In Psalm 62:4 it is a question whether the reading תּרצּחוּ of the school of Tiberias or the Babylonian תּרצּחוּ is to be preferred. Certainly the latter; for the former (to be rendered, "may you" or "ye shall be broken in pieces, slain") produces a thought that is here introduced too early, and one that is inappropriate to the figures that follow. Standing as it still does under the regimen of עד־אנה, תרצחו is to be read as a Piel; and, as the following figures show, is to be taken, after Psalm 42:11, in its primary signification contundere (root רץ).

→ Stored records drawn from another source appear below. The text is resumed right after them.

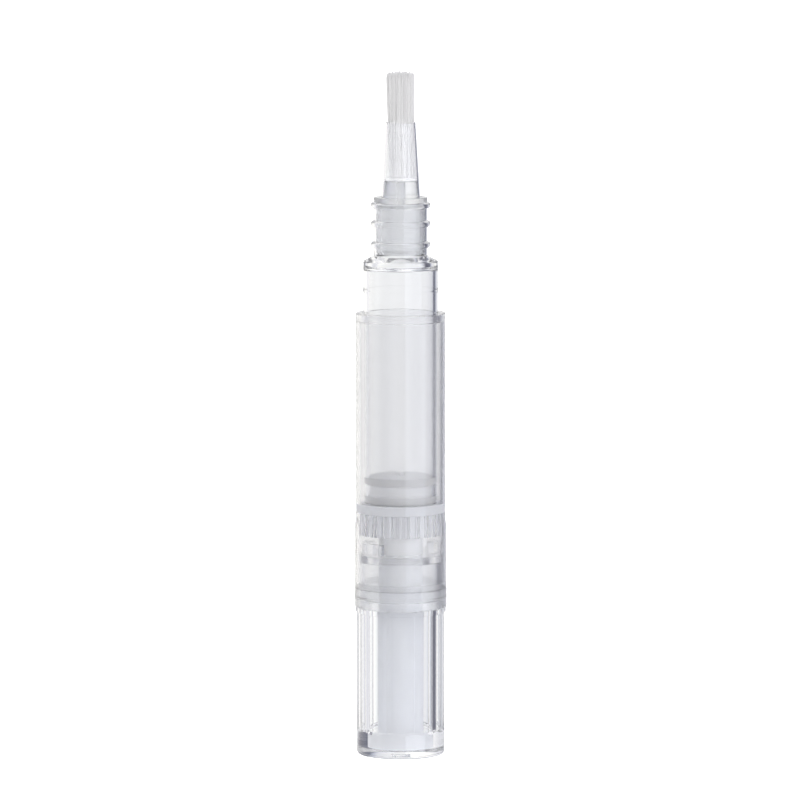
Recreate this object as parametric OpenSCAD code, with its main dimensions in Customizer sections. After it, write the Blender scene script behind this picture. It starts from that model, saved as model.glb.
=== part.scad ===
// Clear twist pen for nail oil. Turning the knob turns a screw, the screw climbs through a fixed
// nut and lifts a piston, and the piston feeds oil up to a brush.
// Lengths are in millimetres and angles in degrees. The pen stands on its knob, Z is its axis,
// and the origin is the centre of the knob's lower face. The front looks along +Y.

/* [Barrel] */
// Outside diameter of the frosted barrel at its rim
barrel_d = 14; // [13.6:0.1:15]
// Wall of the barrel
barrel_wall = 0.7; // [0.6:0.05:0.8]
// Length of the barrel above the lock collar
barrel_l = 43; // [40:0.5:50]
// Length of the barrel's lower stretch, which is a little wider
skirt_l = 10.8; // [10:0.1:13]
// How far that stretch stands out past the rest, on each side
skirt_step = 0.15; // [0.1:0.01:0.2]
// Width of the rim, from the barrel's outside to the clear sleeve
rim_w = 1.17; // [1:0.01:1.4]
// Height of the ledge inside the rim
ledge_h = 1.2; // [0.8:0.1:2]
// Height of the lock collar at the barrel's foot
collar_h = 3; // [2.4:0.1:4]
// How far the lock collar stands out past the barrel, on each side
collar_out = 0.22; // [0.18:0.01:0.4]

/* [Knob] */
// Length of the knob outside the barrel
knob_l = 23.2; // [20:0.1:28]
// How far the knob's side lies inside the barrel's, on each side
knob_inset = 0.1; // [0.05:0.01:0.15]
// Number of flats round the knob
knob_flats = 10; // [8:1:12]
// Height of the knob's round foot, below the flats
knob_foot_h = 4.1; // [3.6:0.1:5]
// Rounding of the foot's lower edge
knob_foot_round = 0.6; // [0.3:0.1:0.9]
// Thickness of the knob's floor
knob_floor_t = 3.9; // [3:0.1:4.5]
// Height of the ring at the knob's upper end
knob_ring_h = 0.8; // [0.6:0.1:1.2]
// How far that ring stands out past the barrel, on each side
knob_ring_out = 0.1; // [0.05:0.01:0.15]
// Wall of the spigot that turns inside the barrel
spigot_wall = 0.6; // [0.5:0.05:0.7]
// Length of the spigot
spigot_l = 7.3; // [6.8:0.1:7.6]

/* [Drive tube] */
// Outside diameter of the drive tube
tube_d = 6.8; // [6.6:0.1:7.4]
// Wall of the tube round the nut's hub
tube_wall = 0.6; // [0.5:0.05:0.65]
// Thickness of the knob under the drive tube
socket_floor_t = 1.1; // [0.8:0.1:1.5]
// Thickness of the tube's own floor
tube_floor_t = 0.5; // [0.4:0.1:1]
// Length of the keyed stretch that turns the screw
key_l = 2.8; // [2:0.1:4]
// How far the nut's hub reaches down into the tube
hub_reach = 0.6; // [0.4:0.1:1]

/* [Screw] */
// Diameter over the screw's crests
screw_d = 3.8; // [3.6:0.1:4]
// Depth of the thread
thread_depth = 0.5; // [0.4:0.05:0.6]
// Rise of one turn of one thread
screw_pitch = 1.5; // [1.2:0.1:1.8]
// Width of the screw across its two flats
screw_across = 2.9; // [2.7:0.1:3.1]

/* [Nut and clicker] */
// Height of the nut
nut_h = 4.9; // [4.5:0.1:5.5]
// Height of the nut's plain rim and web
nut_rim_h = 1.5; // [1.2:0.1:2]
// How much of the nut stands above the barrel's wider stretch
nut_above = 2.5; // [2:0.1:3]
// Number of ribs round the nut, and of clicks in a turn
rib_count = 24; // [18:1:30]
// Width of one rib
rib_w = 0.6; // [0.4:0.05:0.7]
// Height of one rib, outward
rib_h = 0.3; // [0.2:0.05:0.4]
// Thickness of the clicker's disc
click_disc_t = 1.1; // [0.8:0.1:1.4]
// Height of the clicker's spring arms above its disc
click_arm_h = 1.9; // [1.4:0.1:2.2]
// Thickness of one spring arm
click_arm_t = 0.6; // [0.4:0.05:0.8]

/* [Reservoir] */
// Length of the clear sleeve between the rim and the shoulder
sleeve_l = 7.8; // [6:0.1:12]
// How much slimmer the tube is inside the barrel, on each side
tube_relief = 0.2; // [0.17:0.01:0.3]
// Wall of the reservoir tube
reservoir_wall = 0.53; // [0.5:0.01:0.8]
// Rise of the shoulder's slope
shoulder_rise = 0.5; // [0.3:0.1:1]
// Thickness of the reservoir's roof at the sleeve
roof_t = 0.9; // [0.6:0.1:1.2]
// Length of the neck
neck_l = 8.9; // [8:0.1:11]
// Wall of the neck
neck_wall = 0.4; // [0.35:0.01:0.45]
// How far the neck's ribs stand out
neck_rib_out = 0.45; // [0.2:0.05:0.6]
// Height of the cap's snap bead above the rim
bead_rise = 3.5; // [2:0.1:5]
// How far the cap's snap bead stands out
bead_out = 0.12; // [0.08:0.01:0.16]

/* [Piston] */
// Height of the piston
piston_h = 4.2; // [4:0.1:5]
// Height of each of its two sealing lips
lip_h = 1.3; // [1:0.1:1.5]
// Depth of the waist between the lips
waist_depth = 0.6; // [0.4:0.05:0.8]

/* [Brush] */
// Length of the plug inside the neck
plug_l = 7.6; // [5:0.1:7.8]
// Wall of the plug
plug_wall = 0.7; // [0.5:0.05:0.9]
// Thickness of the plug's flange
flange_t = 0.8; // [0.6:0.1:1.2]
// Width of the flange outside the ferrule, which is also the neck's
flange_w = 1.13; // [1:0.01:1.3]
// Outside diameter of the clear ferrule at its base
ferrule_d = 6.14; // [5.8:0.01:6.4]
// Length of the clear ferrule
ferrule_l = 11.6; // [9:0.1:14]
// Wall of the ferrule at its base
ferrule_wall = 0.32; // [0.25:0.01:0.4]
// Wall of the ferrule at its mouth
mouth_wall = 0.25; // [0.2:0.01:0.3]
// Width of the brush
tuft_w = 4; // [3.6:0.1:4.4]
// Thickness of the brush
tuft_t = 2.7; // [2:0.1:3]
// Length of the brush outside the ferrule
tuft_l = 8; // [6:0.1:10]
// Distance between neighbouring bristles
bristle_step = 0.152; // [0.15:0.001:0.168]
// Thickness of one bristle
bristle_d = 0.12; // [0.1:0.005:0.13]

/* [Hidden] */
$fn = 96;

// Clearances, each on one side: of pieces fixed to each other, of pieces that turn or slide in
// each other, of the piston's lips in the tube, and of the screw in the nut
seat_gap = 0.05;
run_gap = 0.08;
lip_gap = 0.04;
thread_gap = 0.15;
// How far a cutting shape runs past what it cuts
overrun = 0.5;
// Rounding of small outside edges
edge = 0.15;
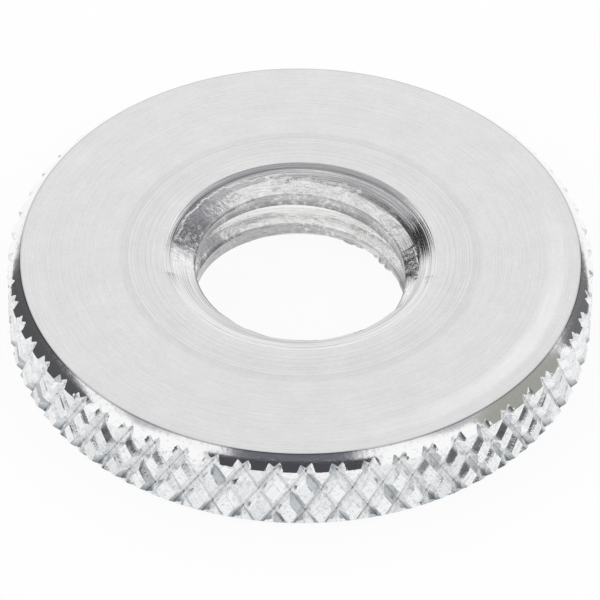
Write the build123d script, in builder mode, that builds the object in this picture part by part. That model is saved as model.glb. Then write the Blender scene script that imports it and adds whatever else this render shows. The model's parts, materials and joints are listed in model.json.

(Note: The reading of Ben-Asher תּרצּחוּ is followed by Aben-Ezra, Kimchi, and others, taking this form (which could not possibly be anything else) as Pual. The reading of Ben-Naphtali תּרצּחוּ is already assumed in B. Sanhedrin 119a. Besides these the reading תּרצּחוּ without Dag.) is also found, which cannot be taken as a resolved Piel, since the Metheg is wanting, but is to be read terotzchu, and is to be taken (as also the reading מלשׁני, Psalm 101:5, and ויּחלקם, 1 Chronicles 23:6; 1 Chronicles 24:3) as Poal (vid., on Psalm 94:20; Psalm 109:10).)
The sadness of the poet is reflected in the compressed, obscure, and peculiar character of the expression. אישׁ and כּלּכם (a single one-ye all) stand in contrast. כּקיר וגו, sicut parietem equals similem parieti (cf. Psalm 63:6), forms the object to תּרצּחוּ. The transmitted reading גּדר הדּחוּיה, although not incorrect in itself so far as the gender (Proverbs 24:31) and the article are concerned (Ges. 111, 2, a), must apparently be altered to גּדרה דחוּיה (Olshausen and others) in accordance with the parallel member of the verse, since both גּדרה and גּדר are words that can be used of every kind of surrounding or enclosure. To them David seems like a bent, overhanging wall, like a wall of masonry that has received the thrust that must ultimately cause its fall; and yet they rush in upon him, and all together they pursue against the one man their work of destruction and ruin. Hence he asks, with an indignation that has a somewhat sarcastic tinge about it, how long this never-satiated self-satisfying of their lust of destruction is meant to last. Their determination (יעץ as in Isaiah 14:24) is clear. It aims only or entirely (אך, here tantummodo, prorsus) at thrusting down from his high position, that is to say from the throne, viz., him, the man at whom they are always rushing (להדּיח equals להדּיחו). No means are too base for them in the accomplishment of their object, not even the mask of the hypocrite. The clauses which assume a future form of expression are, logically at least, subordinate clauses (EW. 341, b). The Old Testament language allows itself a change of number like בּפיו instead of בּפיהם, even to the very extreme, in the hurry of emotional utterance. The singular is distributive in this instance: suo quisque ore, like לו in Isaiah 2:20, ממּנּו, Isaiah 5:23, cf. Isaiah 30:22, Zechariah 14:12. The pointing יקללוּ follows the rule of יהללו, Psalm 22:27, ירננו, Psalm 149:5, and the like (to which the only exceptions are הנני, חקקי, רננת).